Pantau - Ketua Komisi XIII DPR RI Willy Aditya menegaskan, demokrasi harus menjamin keterlibatan publik dalam prosesnya, bukan sekadar mengejar hasil akhir. Pernyataan ini ia sampaikan dalam Forum Seminar Tematik Bakohumas bertajuk Meaningful Public Participation, yang digelar di Kompleks DPR RI, Kamis (10/7/2025).
“Democracy is not about result, but about rule of game. Kita ini jangan bicara hasil dulu, tapi metodenya seperti apa. Transparansi, akuntabilitas, dan partisipasi bermakna adalah alatnya,” ujar Willy dalam forum tersebut di Gedung Nusantara, Senayan, dikutip Jumat (11/7/2025).

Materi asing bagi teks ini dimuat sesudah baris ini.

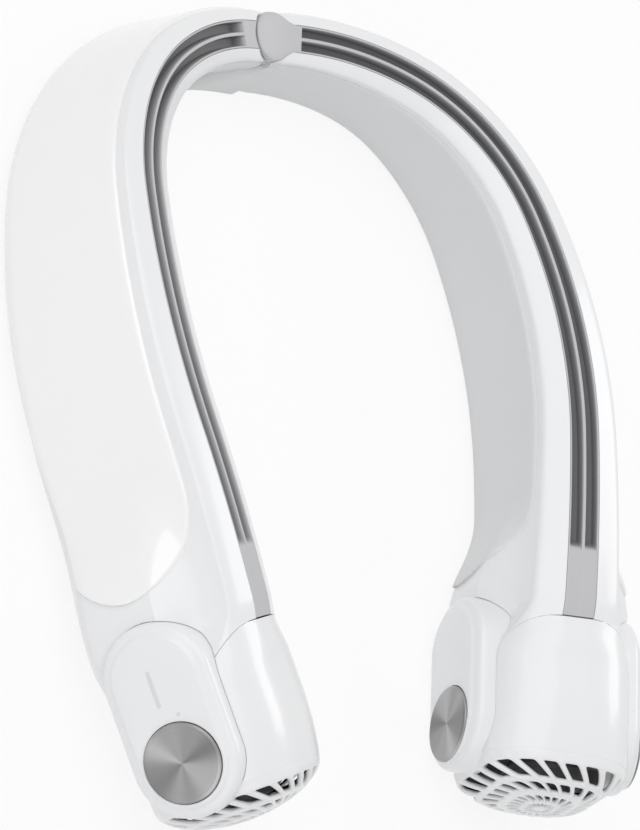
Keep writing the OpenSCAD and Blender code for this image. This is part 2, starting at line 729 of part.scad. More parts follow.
// Floor of the air duct, and the battery cell under it
duct_l = 42;
duct_v = 12;
duct_t = 1;
cell_l = 38;
cell_w = 10;
cell_h = 22;
bay_lead = 21;
bay_s = arm_l - straight_l + bay_lead;
module duct_floor(side) {
    w = half(bay_s - duct_l / 2) - wall - 2 * gap;
    color("gainsboro") side_of(side) at_station(bay_s)
        translate([-w, -duct_l / 2, -duct_v - duct_t]) cube([2 * w, duct_l, duct_t]);
}
module battery(side) {
    color("slategray") side_of(side) at_station(bay_s)
        translate([0, cell_l / 2, -duct_v - duct_t - gap - cell_h / 2]) rotate([90, 0, 0])
            linear_extrude(height = cell_l) {
                square([cell_w, cell_h - cell_w], center = true);
                for (v = [-1, 1]) translate([0, v * (cell_h - cell_w) / 2]) circle(r = cell_w / 2);
            }
}

// Hinge: the barrel is fixed in the right arm and the knuckle in the left arm
barrel_top = 0.6;
washer_gap = 0.45;
washer_edge = 2;
barrel_lift = 1.6;
barrel_low = nape_depth - barrel_lift;
knuckle_top = 8.6;
knuckle_low = 16;
washer_t = 0.4;
tongue_t = 5;
tongue_l = 12;
tongue_top = 6.8;
tongue_low = 17;
cap_seat = 1.2;
module in_hinge() {
    at_station(0) rotate([0, 0, -90]) children();
}
module up(z) {
    translate([0, 0, z]) children();
}
block_s = barrel_r + 2 * gap + overrun + tongue_l / 2;
// Web between a knuckle and its block, towards the right arm for dir = 1
module tongue(dir, v0, v1) {
    x1 = block_s;
    translate([dir > 0 ? 0 : -x1, -tongue_t / 2, v0]) cube([x1, tongue_t, v1 - v0]);
}
// Block that the shells of one arm clamp
module block(dir) {
    w = nape_half - wall - 3 * gap;
    low = -tongue_low - slot_z(block_s) + slot_z(0);
    side_of(dir) at_station(block_s)
        translate([-w, -tongue_l / 2, low]) cube([2 * w, tongue_l, tongue_low - tongue_top]);
}
module hinge_barrel() {
    color(vent_grey) difference() {
        union() {
            in_hinge() {
                up(-knuckle_top) cylinder(r = barrel_r, h = knuckle_top - cap_seat);
                up(-barrel_low) cylinder(r = barrel_r, h = barrel_low - knuckle_low);
                tongue(1, -knuckle_top, -tongue_top + overrun);
                tongue(1, -tongue_low - overrun, -knuckle_low);
            }
            block(1);
        }
        in_hinge() up(-barrel_low + overrun) cylinder(r = pin_r + pin_fit, h = barrel_low);
    }
}
module hinge_knuckle() {
    low = -knuckle_low + washer_gap;
    high = -knuckle_top - washer_gap;
    color(vent_grey) difference() {
        union() {
            in_hinge() {
                up(low) cylinder(r = barrel_r, h = high - low);
                tongue(-1, low, high);
            }
            block(-1);
        }
        in_hinge() up(-barrel_low) cylinder(r = pin_r + run_fit, h = barrel_low);
    }
}
module hinge_pin() {
    color("silver") in_hinge() up(-barrel_low + overrun + gap)
        cylinder(r = pin_r, h = barrel_low - overrun - gap - cap_seat - gap);
}
module hinge_washers() {
    color("goldenrod") in_hinge() for (v = [knuckle_top + washer_t + run_fit / 2, knuckle_low - run_fit / 2])
        up(-v) difference() {
            cylinder(r = barrel_r - washer_edge, h = washer_t);
            up(-overrun) cylinder(r = pin_r + run_fit, h = 3 * overrun);
        }
}
module hinge_cap() {
    color(vent_grey) in_hinge() {
        up(-cap_seat + run_fit) cylinder(r = barrel_r, h = cap_seat);
        up(run_fit) cylinder(r1 = barrel_r, r2 = barrel_r - barrel_top, h = barrel_top);
    }
}

// Charging port on the outer face of the right arm
port_v = depth(port_s) / 2;
port_x = half(port_s) + skin_t + belly / 2;
bezel_in = 6;
cover_t = 1.5;
cover_in = 1;
socket_w = 8.9;
socket_h = 3.2;
socket_l = 6.5;
socket_wall = 0.3;
socket_back = 1;
module in_port() {
    at_station(port_s) translate([0, 0, -port_v]) children();
}
// Stadium prism centred on the port
module port_prism(l, w, x0, x1) {
    translate([0, -(l - w) / 2, 0]) slot_prism(w / 2, l - w, x0, x1);
}
module port_window() {
    in_port() port_prism(port_l + 2 * gap, port_w + 2 * gap, port_x - bezel_in, port_x + 3 * overrun);
}
module port_bezel() {
    color(shell_grey) in_port() difference() {
        port_prism(port_l, port_w, port_x - bezel_in + overrun, port_x + gap);
        port_prism(port_l - 2 * cover_in + 2 * gap, port_w - 2 * cover_in + 2 * gap,
                   port_x - cover_t, port_x + overrun);
        port_prism(socket_w + gap, socket_h + gap, port_x - bezel_in, port_x);
    }
}
module charge_socket() {
    color("silver") in_port() difference() {
        port_prism(socket_w, socket_h, port_x - cover_t - socket_l, port_x - cover_t - gap);
        port_prism(socket_w - 2 * socket_wall, socket_h - 2 * socket_wall,
                   port_x - cover_t - socket_l + socket_back, port_x);
    }
}
module port_cover() {
    color("gainsboro") in_port()
        port_prism(port_l - 2 * cover_in, port_w - 2 * cover_in, port_x - cover_t + gap, port_x);
}

arm_shell(1, 1);  // arm_outer_shell_right
arm_shell(1, -1);  // arm_inner_shell_right
outer_panel(1);  // outer_panel_right
inner_pad(1);  // inner_pad_right
slot_vent(1);  // slot_vent_right
pod_cover(1);  // pod_cover_right
end_grille(1);  // end_grille_right
side_cap(1, 1);  // side_cap_outer_right
side_cap(1, -1);  // side_cap_inner_right
disc(1, 1);  // disc_outer_right
disc(1, -1);  // disc_inner_right
impeller(1);  // impeller_right
motor(1);  // motor_right
motor_shaft(1);  // motor_shaft_right
motor_bracket(1);  // motor_bracket_right
motor_screws(1);  // motor_screws_right
intake_ring(1);  // intake_ring_right
duct_floor(1);  // duct_floor_right
battery(1);  // battery_right
arm_shell(-1, 1);  // arm_outer_shell_left
arm_shell(-1, -1);  // arm_inner_shell_left
outer_panel(-1);  // outer_panel_left
inner_pad(-1);  // inner_pad_left
slot_vent(-1);  // slot_vent_left
pod_cover(-1);  // pod_cover_left
end_grille(-1);  // end_grille_left
side_cap(-1, 1);  // side_cap_outer_left
side_cap(-1, -1);  // side_cap_inner_left
power_button();
disc(-1, -1);  // disc_inner_left
impeller(-1);  // impeller_left
motor(-1);  // motor_left
motor_shaft(-1);  // motor_shaft_left
motor_bracket(-1);  // motor_bracket_left
motor_screws(-1);  // motor_screws_left
intake_ring(-1);  // intake_ring_left
duct_floor(-1);  // duct_floor_left
battery(-1);  // battery_left
hinge_barrel();
hinge_knuckle();
hinge_pin();
hinge_washers();
hinge_cap();
port_bezel();
charge_socket();
port_cover();
control_board();
switch_body();
switch_plunger();
switch_dome();
switch_plate();
indicator_bar();
indicator_dot();
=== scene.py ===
# Neck fan: smooth shells, grooved strips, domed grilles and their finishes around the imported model.
import json
import math

import bmesh
import bpy
import numpy as np
from mathutils import Matrix, Vector


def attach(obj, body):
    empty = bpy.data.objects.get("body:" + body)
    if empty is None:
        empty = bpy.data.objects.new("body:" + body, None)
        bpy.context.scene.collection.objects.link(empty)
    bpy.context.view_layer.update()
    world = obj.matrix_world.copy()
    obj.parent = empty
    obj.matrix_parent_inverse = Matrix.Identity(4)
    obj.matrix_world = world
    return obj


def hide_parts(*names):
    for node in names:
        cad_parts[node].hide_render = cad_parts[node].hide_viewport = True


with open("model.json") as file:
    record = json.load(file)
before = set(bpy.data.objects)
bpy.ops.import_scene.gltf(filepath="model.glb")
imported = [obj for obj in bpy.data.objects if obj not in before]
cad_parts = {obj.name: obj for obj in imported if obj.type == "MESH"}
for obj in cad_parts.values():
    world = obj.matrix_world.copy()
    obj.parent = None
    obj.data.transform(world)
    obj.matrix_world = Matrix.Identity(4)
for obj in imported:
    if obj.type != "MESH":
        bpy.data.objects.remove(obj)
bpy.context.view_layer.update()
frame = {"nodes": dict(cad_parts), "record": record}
cadNodes = frame["nodes"]
milli = 0.001
print("frame loaded")

# Camera
cameraView = {  # metres, and the focal length in pixels of the 640 x 830 frame
    "place": (-0.99117, -0.30149, 1.02773),
    "right": (0.72782, -0.15812, 0.66729),
    "up": (-0.02799, 0.9654, 0.25928),
    "back": (-0.6852, -0.20738, 0.69821),
    "focal": 5203.6,
    "longSide": 830,
    "sensor": 36,
    "clip": (0.05, 20),
}


def linkNew(name, data):
    made = bpy.data.objects.new(name, data)
    bpy.context.scene.collection.objects.link(made)
    return made


def makeCamera():
    data = bpy.data.cameras.new("camera")
    cam = linkNew("camera", data)
    data.sensor_width = cameraView["sensor"]
    data.sensor_fit = "AUTO"
    data.lens = cameraView["focal"] * cameraView["sensor"] / cameraView["longSide"]
    data.clip_start, data.clip_end = cameraView["clip"]
    turn = Matrix((cameraView["right"], cameraView["up"], cameraView["back"])).transposed()
    cam.matrix_world = Matrix.Translation(cameraView["place"]) @ turn.to_quaternion().to_matrix().to_4x4()
    bpy.context.scene.camera = cam


makeCamera()
print("camera placed")

# Shader expressions


class Wire:
    # One socket of a shader, so that materials can be written as sums
    def __init__(self, tree, socket=None):
        self.tree, self.socket = tree, socket

    def node(self, kind, settings=None, values=None, output=0):
        made = self.tree.nodes.new(kind)
        for key, value in (settings or {}).items():
            setattr(made, key, value)
        for key, value in (values or {}).items():
            if isinstance(value, Wire):
                self.tree.links.new(value.socket, made.inputs[key])
            else:
                made.inputs[key].default_value = value
        return Wire(self.tree, made.outputs[output])

    def math(self, operation, *others):
        return self.node("ShaderNodeMath", {"operation": operation}, dict(enumerate((self, *others))))

    def __add__(self, other):
        return self.math("ADD", other)

    def __sub__(self, other):
        return self.math("SUBTRACT", other)

    def __mul__(self, other):
        return self.math("MULTIPLY", other)

    __radd__ = __add__
    __rmul__ = __mul__

    def mixColour(self, first, second):
        # self is the factor from 0 to 1
        tones = [t if isinstance(t, Wire) else (*t, 1) for t in (first, second)]
        return self.node("ShaderNodeMix", {"data_type": "RGBA"}, {0: self, 6: tones[0], 7: tones[1]}, output=2)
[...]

Ia menyoroti pentingnya membangun demokrasi berdasarkan kejujuran proses dan keterbukaan. Menurutnya, partisipasi publik tidak bisa berjalan tanpa sistem yang transparan dan akuntabel. Praktik demokrasi deliberatif menjadi pijakan utama yang, menurut Willy, membedakan Indonesia dari negara Barat.
Willy menyebut bahwa model demokrasi Indonesia mengakar kuat pada nilai musyawarah. Sistem ini bukan semata adu suara, tetapi juga ruang dialog antara berbagai kelompok masyarakat dengan pemerintah. Ia menegaskan, demokrasi Indonesia harus mencerminkan kearifan lokal dan sejarah sosial bangsa.
“Demokrasi kita adalah deliberative democracy. Ini bukan demokrasi menang-menangan, tapi demokrasi yang menyamping, yang berdialog, bukan gontok-gontokan,” jelas politisi Fraksi Partai NasDem itu.
Soroti Penyusunan UU TPKS
Sebagai contoh konkret, Willy mengangkat proses penyusunan Undang-Undang Tindak Pidana Kekerasan Seksual (UU TPKS). Dalam prosesnya, ia mengaku bertemu langsung dengan lebih dari seratus kelompok masyarakat untuk menyerap aspirasi. Pendekatan ini ia nilai sebagai praktik partisipasi publik yang autentik dan membuahkan hasil legislasi yang kuat secara substansi.
“Waktu itu ada 110 kelompok kepentingan yang saya temui satu per satu. Saya tanya: kalian mau apa? Duduk, kita cari titik temunya,” tuturnya.
Komitmen terhadap transparansi juga ditunjukkan DPR melalui siaran langsung sidang-sidang legislasi di TV Parlemen dan media sosial. Willy menyebut keterbukaan sebagai syarat mutlak agar publik memahami jalannya proses pembuatan undang-undang dan tidak berprasangka terhadap keputusan DPR.
“Sekarang semua sidang DPR saya minta live. Tidak ada lagi yang ditutupi. Transparansi itu penting agar masyarakat bisa mengakses prosesnya,” tambahnya.
Menjelang akhir sesi, ia mengajak publik menengok praktik parlemen modern dari negara lain. Ia mencontohkan sistem pemungutan suara transparan di Bundestag Jerman dan aplikasi e-legislation milik Korea Selatan sebagai alat bantu modernisasi DPR.
“Gedung Parlemen Jerman itu transparan, voting-nya seperti bangjo (warnanya) merah, kuning, hijau. Semua anggota dewan keluar, ketahuan jelas siapa yang pilih apa,” pungkasnya.